Amores facturados

#SoySolo

No entiendo cómo un tipo puede levantarse una mina en un boliche. Yo la verdad que no tengo idea cómo comportarme en esos lugares. A la gente le grito en el oído por la música al mango, me da asco todo el mundo bailando chivado, me tropiezo a cada rato por la ropa y las carteras que dejan en el piso, paso vergüenza con mi escueta y humilde humanidad al lado de enormes patovas, me angustia ver tipos que se duermen en un rincón o están quietos y en silencio con un trago en la mano durante toda la noche, me cruzo con flacos en musculosa, bermudas y ojotas, todo es muy raro.

Yo no voy mucho a boliches. Ojo, no tengo nada contra ellos. Es más, cuando voy soy, seguramente, uno de los tipos que más bailan y hacen bailar. Me gusta eso de reunirse en un lugar para mover las cachas, pero no creo estar preparado para poder conquistar a nadie en ese ámbito. Siento que no soy capaz de manejar esos códigos, como que no me encuentro cómodo en esos lugares. Por eso siempre me pasa lo mismo, en vez de encarar a todas las chicas (tengo un amigo que se para en la puerta del baño de damas y se intenta chamuyar a todas las minas que salen y entran apuradas del toilette) yo me obsesiono con una, con esa que, para mí y solo para mí, es distinta a todas las demás. Con ella, que le da un sentido a todo ese cóctel sensorial lleno de luces, ruido y calor. Y, a veces, muy pocas veces, pasa que ella también se fija en mí.

Poco a poco fingí que la cadencia de la música, que el vaivén de mis caderas me conducía involuntariamente a su lado. Le pedí perdón por haberla golpeado con mis turgentes nalgas (esto de que me guste bailar me trajo algunas ventajas físicas) e intenté comenzar a hablar con ella. Sin embargo, por mis confesadas dificultades de socializar dentro de un boliche bailable, al instante supe que todo el asunto se trataba de una misión (casi) imposible. Así que opté por convertir mi error en uno de esos atrevimientos que rompen el hielo: a falta de una buena charla introductoria, la saqué a bailar.

La chica aceptó gustosamente. Yo no lo podía creer. Era una de las mujeres más lindas del boliche (no lo decía yo, sino todos mis amigos que no podían creer la muñeca de porcelana articulada que meneaba junto a mí). Todo iba extraordinariamente bien, así que, sin mediar palabra, le hice un gesto para que me esperase y ella me sonrió afirmando con la cabeza. Entonces, me acerqué a la barra y, previa pregunta al barman si me hacían algún tipo de descuento con la tarjeta del banco porque la noche me estaba saliendo un ojo de la cara, compré un shampú de los más caros y horribles para compartir con ella. Con eso la tenía que matar. Pero cuando me di vuelta vi a un flaco que se la estaba chamuyando.

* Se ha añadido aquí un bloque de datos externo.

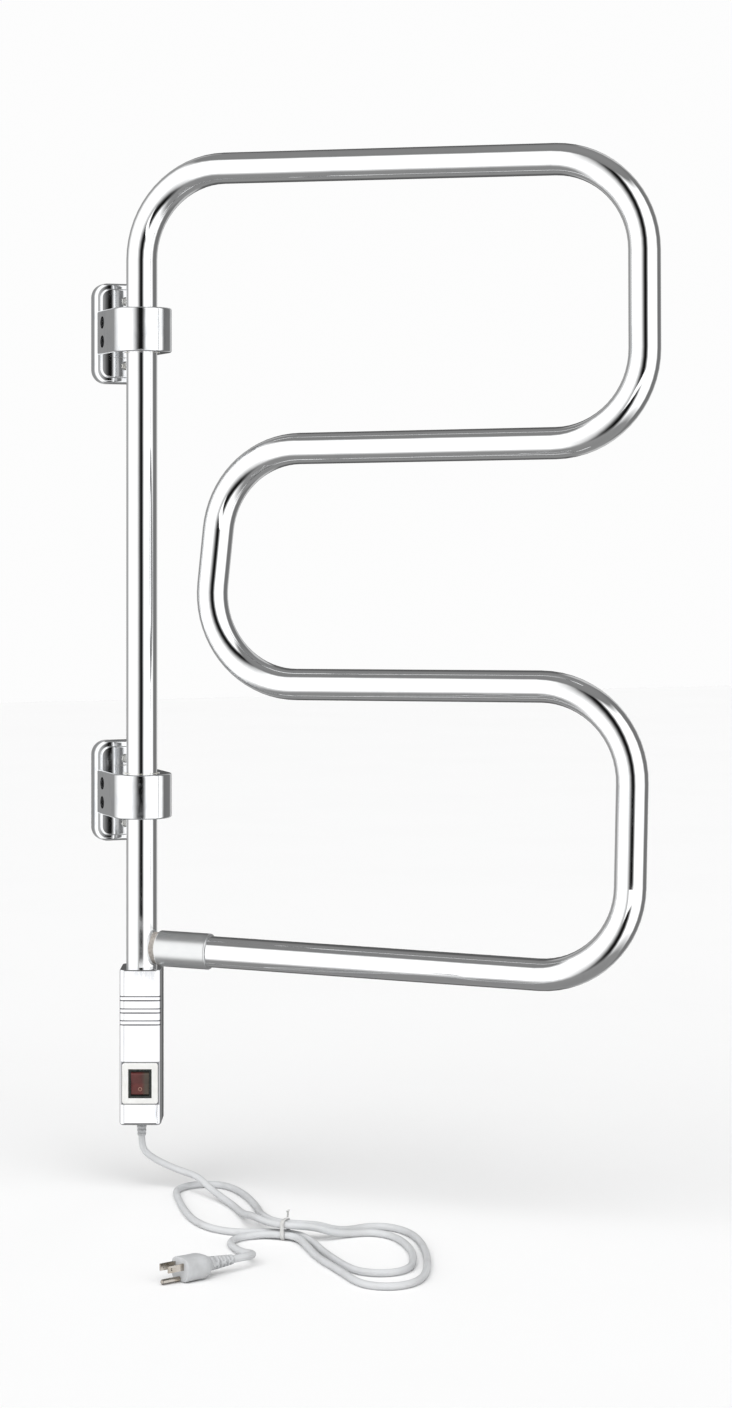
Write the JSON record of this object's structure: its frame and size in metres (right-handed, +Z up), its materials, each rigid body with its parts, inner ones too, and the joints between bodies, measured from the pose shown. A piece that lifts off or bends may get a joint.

Se ve que el tipo sí sabía cómo llegarle a una mina en medio de todo ese barullo. Cuando aparecí yo con ese regalo, la chica tomó una de mis copas y brindó conmigo dándole la espalda a su otro pretendiente. La tenía ahí. Pero el flaco reapareció a los cinco minutos con dos botellas de un champagne más caro y aún más horrible del que yo había podido comprar con mi caja de ahorro en pesos devaluados. Entonces, volví corriendo a la barra y me fumé todo el aguinaldo con una botella de un líquido vomitivo y caro como él solo. No sé que era, pero por el precio se trataba de jugo de oro o algo así. Prendieron una sirena en el lugar y una moza en rollers me llevó la botella en un balde de plata con dos copas de cristal a la mesa de esta piba que me miraba como si fuera el amor de su vida. Yo no lo podía creer. Me di cuenta que el fuego estaba listo, que era hora de tirar toda la carne al asador. Le serví una copa de esa porquería que me iba a dejar viviendo abajo de un puente, y, acercándome sugestivamente a su oreja para que me escuche bien, le grité al oído: “¿Me pasás tu número?”. Ella me miró, me volvió a sonreír con esos dientes brillantes como perlas y, afirmando con la cabeza, me dijo: “Sí, tomá”, y me entregó su tarjeta para contrataciones.

Y así fue como aprendí lo que era trabajar de “presencia” en un boliche.